▶ [What is needed]: Below is a listing; restate from it, character for character, the lines beginning at the line holding "function castorWheel(x, y)" and ending at the line holding "bpy.context.scene.collection.objects.link(empty)", both included.

▶ [Stored rows]:
###
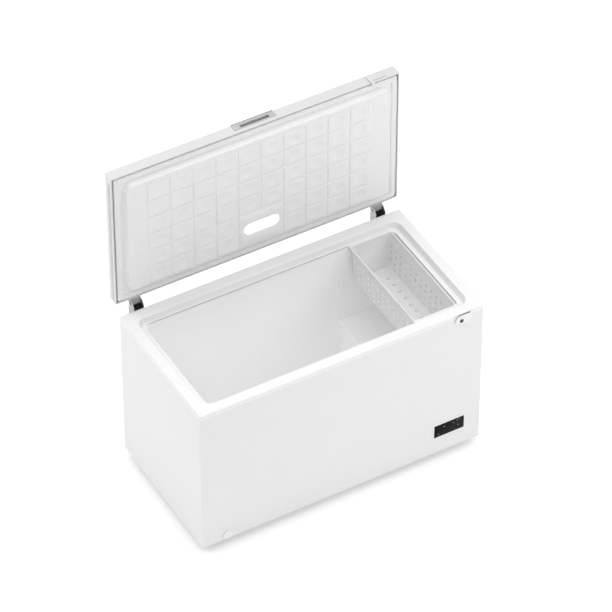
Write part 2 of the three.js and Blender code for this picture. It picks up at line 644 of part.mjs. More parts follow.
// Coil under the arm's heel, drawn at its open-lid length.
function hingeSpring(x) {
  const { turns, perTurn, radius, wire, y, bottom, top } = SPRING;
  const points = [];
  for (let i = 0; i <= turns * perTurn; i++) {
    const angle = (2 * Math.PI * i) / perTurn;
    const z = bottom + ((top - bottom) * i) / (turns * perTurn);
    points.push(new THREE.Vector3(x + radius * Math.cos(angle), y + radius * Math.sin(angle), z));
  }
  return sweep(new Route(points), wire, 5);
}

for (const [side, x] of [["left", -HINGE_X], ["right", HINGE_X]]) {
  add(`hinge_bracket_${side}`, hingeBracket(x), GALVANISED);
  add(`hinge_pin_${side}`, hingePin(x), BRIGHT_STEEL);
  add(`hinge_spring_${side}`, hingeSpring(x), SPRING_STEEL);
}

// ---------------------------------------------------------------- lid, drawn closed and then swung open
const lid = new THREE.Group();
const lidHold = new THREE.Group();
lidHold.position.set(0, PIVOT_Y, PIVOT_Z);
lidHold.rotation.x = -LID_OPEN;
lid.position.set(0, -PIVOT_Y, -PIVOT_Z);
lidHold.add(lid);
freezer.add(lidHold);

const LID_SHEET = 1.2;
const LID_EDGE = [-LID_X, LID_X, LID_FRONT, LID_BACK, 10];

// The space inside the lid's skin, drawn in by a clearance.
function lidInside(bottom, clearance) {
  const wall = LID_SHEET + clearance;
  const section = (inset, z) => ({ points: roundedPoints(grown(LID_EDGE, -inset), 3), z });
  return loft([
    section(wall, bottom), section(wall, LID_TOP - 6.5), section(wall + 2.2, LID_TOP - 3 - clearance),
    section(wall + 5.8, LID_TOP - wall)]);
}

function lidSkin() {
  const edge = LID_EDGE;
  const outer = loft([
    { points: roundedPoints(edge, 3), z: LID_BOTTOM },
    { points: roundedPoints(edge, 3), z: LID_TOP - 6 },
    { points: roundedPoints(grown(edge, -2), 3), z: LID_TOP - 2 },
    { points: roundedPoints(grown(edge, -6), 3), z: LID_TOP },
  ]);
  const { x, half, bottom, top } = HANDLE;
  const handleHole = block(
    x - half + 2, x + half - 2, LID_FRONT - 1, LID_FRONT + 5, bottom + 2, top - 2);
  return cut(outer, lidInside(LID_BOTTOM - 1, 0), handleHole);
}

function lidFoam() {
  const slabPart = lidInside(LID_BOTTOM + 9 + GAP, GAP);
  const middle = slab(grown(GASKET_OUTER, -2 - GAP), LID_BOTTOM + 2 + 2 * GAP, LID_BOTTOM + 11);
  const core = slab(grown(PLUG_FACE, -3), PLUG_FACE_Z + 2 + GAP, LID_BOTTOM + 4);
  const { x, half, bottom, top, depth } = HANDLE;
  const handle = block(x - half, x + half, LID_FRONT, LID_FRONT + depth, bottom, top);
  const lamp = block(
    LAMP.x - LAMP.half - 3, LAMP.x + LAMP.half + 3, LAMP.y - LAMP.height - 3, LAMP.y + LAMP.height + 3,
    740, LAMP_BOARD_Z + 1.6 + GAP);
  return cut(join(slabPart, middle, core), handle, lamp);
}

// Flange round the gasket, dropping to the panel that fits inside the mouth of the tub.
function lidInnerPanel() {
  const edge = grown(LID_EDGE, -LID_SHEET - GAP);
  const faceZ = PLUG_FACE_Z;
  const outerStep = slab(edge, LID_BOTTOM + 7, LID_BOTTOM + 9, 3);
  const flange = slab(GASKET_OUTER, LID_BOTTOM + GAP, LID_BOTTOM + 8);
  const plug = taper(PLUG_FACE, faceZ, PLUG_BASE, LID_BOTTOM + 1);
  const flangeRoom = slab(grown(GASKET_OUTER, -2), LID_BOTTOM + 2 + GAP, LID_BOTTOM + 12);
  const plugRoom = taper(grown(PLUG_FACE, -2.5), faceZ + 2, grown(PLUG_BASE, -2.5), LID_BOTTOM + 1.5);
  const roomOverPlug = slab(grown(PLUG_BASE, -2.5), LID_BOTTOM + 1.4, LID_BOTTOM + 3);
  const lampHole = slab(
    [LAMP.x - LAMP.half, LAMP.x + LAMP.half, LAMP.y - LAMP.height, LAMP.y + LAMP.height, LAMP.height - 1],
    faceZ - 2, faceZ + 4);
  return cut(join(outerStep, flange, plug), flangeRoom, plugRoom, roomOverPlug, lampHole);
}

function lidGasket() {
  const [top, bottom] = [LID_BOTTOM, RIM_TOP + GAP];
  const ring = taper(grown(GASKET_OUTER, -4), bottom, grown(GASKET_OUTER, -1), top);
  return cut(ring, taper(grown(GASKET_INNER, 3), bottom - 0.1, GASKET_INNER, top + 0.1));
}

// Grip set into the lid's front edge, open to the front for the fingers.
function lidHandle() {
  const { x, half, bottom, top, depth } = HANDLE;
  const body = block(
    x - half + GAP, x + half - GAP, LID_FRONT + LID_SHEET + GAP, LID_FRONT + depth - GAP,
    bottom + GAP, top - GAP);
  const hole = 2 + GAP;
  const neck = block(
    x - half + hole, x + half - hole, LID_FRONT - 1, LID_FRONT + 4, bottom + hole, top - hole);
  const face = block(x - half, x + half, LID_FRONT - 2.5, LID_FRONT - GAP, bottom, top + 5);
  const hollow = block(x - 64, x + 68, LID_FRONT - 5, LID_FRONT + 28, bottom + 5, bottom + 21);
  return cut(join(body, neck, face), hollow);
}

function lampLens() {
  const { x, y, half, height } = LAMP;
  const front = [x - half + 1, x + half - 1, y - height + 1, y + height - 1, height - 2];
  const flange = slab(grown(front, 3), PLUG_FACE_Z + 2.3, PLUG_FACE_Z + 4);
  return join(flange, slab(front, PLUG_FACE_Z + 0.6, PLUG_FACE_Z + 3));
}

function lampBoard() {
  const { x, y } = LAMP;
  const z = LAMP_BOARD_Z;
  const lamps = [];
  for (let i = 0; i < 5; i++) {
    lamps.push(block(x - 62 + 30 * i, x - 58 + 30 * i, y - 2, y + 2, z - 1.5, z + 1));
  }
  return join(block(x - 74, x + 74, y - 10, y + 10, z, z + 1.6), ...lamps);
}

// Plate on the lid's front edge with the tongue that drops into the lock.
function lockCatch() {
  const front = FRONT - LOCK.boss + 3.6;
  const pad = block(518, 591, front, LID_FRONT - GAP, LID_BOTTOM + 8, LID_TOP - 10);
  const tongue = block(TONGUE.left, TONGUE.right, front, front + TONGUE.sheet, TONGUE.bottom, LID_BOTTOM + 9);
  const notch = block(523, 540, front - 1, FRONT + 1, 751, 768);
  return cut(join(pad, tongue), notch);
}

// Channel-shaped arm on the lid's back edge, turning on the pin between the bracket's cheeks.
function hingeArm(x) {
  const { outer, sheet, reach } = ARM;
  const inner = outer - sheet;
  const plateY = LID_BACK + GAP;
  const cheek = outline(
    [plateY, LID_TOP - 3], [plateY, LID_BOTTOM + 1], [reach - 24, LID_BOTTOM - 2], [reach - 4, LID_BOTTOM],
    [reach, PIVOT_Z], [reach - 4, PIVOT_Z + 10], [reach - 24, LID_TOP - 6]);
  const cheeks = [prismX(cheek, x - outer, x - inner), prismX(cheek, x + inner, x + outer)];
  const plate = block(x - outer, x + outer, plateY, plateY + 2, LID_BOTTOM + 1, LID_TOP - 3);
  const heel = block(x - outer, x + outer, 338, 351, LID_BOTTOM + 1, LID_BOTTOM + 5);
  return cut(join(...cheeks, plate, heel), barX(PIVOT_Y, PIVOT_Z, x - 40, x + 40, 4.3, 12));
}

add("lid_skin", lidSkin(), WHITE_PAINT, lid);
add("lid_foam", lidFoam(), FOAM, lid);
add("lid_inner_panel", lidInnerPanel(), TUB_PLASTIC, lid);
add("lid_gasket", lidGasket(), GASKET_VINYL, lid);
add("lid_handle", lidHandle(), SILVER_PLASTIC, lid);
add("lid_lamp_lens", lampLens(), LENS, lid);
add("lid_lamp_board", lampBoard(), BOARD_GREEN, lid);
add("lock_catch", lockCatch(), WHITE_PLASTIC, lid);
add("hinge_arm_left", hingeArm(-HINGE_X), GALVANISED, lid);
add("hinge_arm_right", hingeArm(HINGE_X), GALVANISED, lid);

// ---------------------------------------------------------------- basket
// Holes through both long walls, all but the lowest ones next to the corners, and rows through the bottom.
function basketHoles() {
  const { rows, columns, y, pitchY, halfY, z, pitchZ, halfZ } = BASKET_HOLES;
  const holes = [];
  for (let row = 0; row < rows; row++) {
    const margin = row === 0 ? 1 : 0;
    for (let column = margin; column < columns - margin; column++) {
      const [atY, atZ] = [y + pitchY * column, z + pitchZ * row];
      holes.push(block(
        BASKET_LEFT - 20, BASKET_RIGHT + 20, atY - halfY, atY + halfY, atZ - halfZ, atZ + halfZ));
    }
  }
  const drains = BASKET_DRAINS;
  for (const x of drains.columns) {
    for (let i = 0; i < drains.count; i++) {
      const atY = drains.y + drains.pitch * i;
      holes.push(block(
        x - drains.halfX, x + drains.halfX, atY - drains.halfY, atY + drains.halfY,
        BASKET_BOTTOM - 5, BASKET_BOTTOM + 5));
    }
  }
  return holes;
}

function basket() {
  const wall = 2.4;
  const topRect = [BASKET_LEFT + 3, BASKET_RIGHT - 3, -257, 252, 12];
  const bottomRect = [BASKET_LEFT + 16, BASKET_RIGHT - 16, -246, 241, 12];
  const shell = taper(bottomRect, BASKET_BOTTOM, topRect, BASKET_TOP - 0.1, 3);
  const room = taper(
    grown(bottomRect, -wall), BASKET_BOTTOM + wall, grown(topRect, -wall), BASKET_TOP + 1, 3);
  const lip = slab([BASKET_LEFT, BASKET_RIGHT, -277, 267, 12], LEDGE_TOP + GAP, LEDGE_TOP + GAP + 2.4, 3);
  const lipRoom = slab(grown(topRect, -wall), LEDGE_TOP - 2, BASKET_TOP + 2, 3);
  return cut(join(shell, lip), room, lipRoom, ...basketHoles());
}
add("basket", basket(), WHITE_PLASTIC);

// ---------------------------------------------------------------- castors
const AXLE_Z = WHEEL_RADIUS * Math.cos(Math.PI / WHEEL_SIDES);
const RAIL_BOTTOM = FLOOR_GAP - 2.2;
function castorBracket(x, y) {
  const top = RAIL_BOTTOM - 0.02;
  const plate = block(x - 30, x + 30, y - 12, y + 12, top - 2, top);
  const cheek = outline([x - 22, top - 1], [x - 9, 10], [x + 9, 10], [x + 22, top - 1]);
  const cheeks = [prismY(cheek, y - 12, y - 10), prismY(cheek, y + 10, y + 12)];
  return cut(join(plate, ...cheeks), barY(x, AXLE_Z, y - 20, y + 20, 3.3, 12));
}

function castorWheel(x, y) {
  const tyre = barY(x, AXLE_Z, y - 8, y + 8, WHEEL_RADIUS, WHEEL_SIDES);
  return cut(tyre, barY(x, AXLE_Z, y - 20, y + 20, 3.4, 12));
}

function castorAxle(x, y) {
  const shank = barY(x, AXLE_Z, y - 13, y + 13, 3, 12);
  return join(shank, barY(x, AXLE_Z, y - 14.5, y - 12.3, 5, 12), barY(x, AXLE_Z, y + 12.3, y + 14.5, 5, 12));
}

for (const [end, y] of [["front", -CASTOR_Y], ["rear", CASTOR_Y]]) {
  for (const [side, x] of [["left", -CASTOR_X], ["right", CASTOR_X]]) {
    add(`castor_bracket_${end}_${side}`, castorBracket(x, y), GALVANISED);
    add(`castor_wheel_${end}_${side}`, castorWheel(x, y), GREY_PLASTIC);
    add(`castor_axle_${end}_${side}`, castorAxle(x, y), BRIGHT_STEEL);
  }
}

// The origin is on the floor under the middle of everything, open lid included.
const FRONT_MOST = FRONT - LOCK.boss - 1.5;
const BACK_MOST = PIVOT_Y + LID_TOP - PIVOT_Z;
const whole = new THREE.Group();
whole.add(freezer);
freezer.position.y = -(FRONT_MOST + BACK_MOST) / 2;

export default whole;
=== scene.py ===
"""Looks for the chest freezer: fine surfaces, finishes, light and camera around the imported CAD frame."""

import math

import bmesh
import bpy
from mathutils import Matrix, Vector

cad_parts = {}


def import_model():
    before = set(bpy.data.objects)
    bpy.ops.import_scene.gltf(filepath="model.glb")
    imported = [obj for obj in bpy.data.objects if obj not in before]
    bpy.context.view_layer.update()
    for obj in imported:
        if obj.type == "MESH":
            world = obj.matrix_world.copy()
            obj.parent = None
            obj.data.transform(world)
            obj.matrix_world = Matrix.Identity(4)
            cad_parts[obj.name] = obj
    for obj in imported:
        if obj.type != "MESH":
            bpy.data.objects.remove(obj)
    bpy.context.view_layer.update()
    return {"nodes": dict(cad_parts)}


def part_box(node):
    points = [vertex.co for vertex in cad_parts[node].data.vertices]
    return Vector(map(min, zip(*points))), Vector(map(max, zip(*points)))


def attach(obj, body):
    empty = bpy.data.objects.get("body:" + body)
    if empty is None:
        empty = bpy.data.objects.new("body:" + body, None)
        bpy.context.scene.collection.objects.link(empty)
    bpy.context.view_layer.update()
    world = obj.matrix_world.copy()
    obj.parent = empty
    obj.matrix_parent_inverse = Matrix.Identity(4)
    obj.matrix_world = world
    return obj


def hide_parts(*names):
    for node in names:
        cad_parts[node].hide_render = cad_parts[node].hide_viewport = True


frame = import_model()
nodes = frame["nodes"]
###
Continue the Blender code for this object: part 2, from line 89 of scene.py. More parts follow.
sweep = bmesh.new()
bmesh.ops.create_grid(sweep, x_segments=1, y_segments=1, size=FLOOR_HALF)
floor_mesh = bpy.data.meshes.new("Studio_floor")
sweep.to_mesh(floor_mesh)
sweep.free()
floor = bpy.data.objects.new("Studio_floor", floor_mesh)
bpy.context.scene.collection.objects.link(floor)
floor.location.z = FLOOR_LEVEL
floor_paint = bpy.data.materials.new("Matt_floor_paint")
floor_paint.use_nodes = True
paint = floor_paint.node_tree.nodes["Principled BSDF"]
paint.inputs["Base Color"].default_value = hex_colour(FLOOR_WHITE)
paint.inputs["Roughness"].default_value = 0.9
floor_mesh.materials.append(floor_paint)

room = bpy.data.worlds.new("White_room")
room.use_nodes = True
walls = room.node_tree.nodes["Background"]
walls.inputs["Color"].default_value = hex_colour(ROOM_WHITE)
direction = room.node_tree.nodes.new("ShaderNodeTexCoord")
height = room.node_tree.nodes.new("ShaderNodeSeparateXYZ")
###
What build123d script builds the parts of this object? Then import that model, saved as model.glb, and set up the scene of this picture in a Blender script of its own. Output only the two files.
###
▶ [Exercise answer]:
function castorWheel(x, y) {
  const tyre = barY(x, AXLE_Z, y - 8, y + 8, WHEEL_RADIUS, WHEEL_SIDES);
  return cut(tyre, barY(x, AXLE_Z, y - 20, y + 20, 3.4, 12));
}

function castorAxle(x, y) {
  const shank = barY(x, AXLE_Z, y - 13, y + 13, 3, 12);
  return join(shank, barY(x, AXLE_Z, y - 14.5, y - 12.3, 5, 12), barY(x, AXLE_Z, y + 12.3, y + 14.5, 5, 12));
}

for (const [end, y] of [["front", -CASTOR_Y], ["rear", CASTOR_Y]]) {
  for (const [side, x] of [["left", -CASTOR_X], ["right", CASTOR_X]]) {
    add(`castor_bracket_${end}_${side}`, castorBracket(x, y), GALVANISED);
    add(`castor_wheel_${end}_${side}`, castorWheel(x, y), GREY_PLASTIC);
    add(`castor_axle_${end}_${side}`, castorAxle(x, y), BRIGHT_STEEL);
  }
}

// The origin is on the floor under the middle of everything, open lid included.
const FRONT_MOST = FRONT - LOCK.boss - 1.5;
const BACK_MOST = PIVOT_Y + LID_TOP - PIVOT_Z;
const whole = new THREE.Group();
whole.add(freezer);
freezer.position.y = -(FRONT_MOST + BACK_MOST) / 2;

export default whole;
=== scene.py ===
"""Looks for the chest freezer: fine surfaces, finishes, light and camera around the imported CAD frame."""

import math

import bmesh
import bpy
from mathutils import Matrix, Vector

cad_parts = {}


def import_model():
    before = set(bpy.data.objects)
    bpy.ops.import_scene.gltf(filepath="model.glb")
    imported = [obj for obj in bpy.data.objects if obj not in before]
    bpy.context.view_layer.update()
    for obj in imported:
        if obj.type == "MESH":
            world = obj.matrix_world.copy()
            obj.parent = None
            obj.data.transform(world)
            obj.matrix_world = Matrix.Identity(4)
            cad_parts[obj.name] = obj
    for obj in imported:
        if obj.type != "MESH":
            bpy.data.objects.remove(obj)
    bpy.context.view_layer.update()
    return {"nodes": dict(cad_parts)}


def part_box(node):
    points = [vertex.co for vertex in cad_parts[node].data.vertices]
    return Vector(map(min, zip(*points))), Vector(map(max, zip(*points)))


def attach(obj, body):
    empty = bpy.data.objects.get("body:" + body)
    if empty is None:
        empty = bpy.data.objects.new("body:" + body, None)
        bpy.context.scene.collection.objects.link(empty)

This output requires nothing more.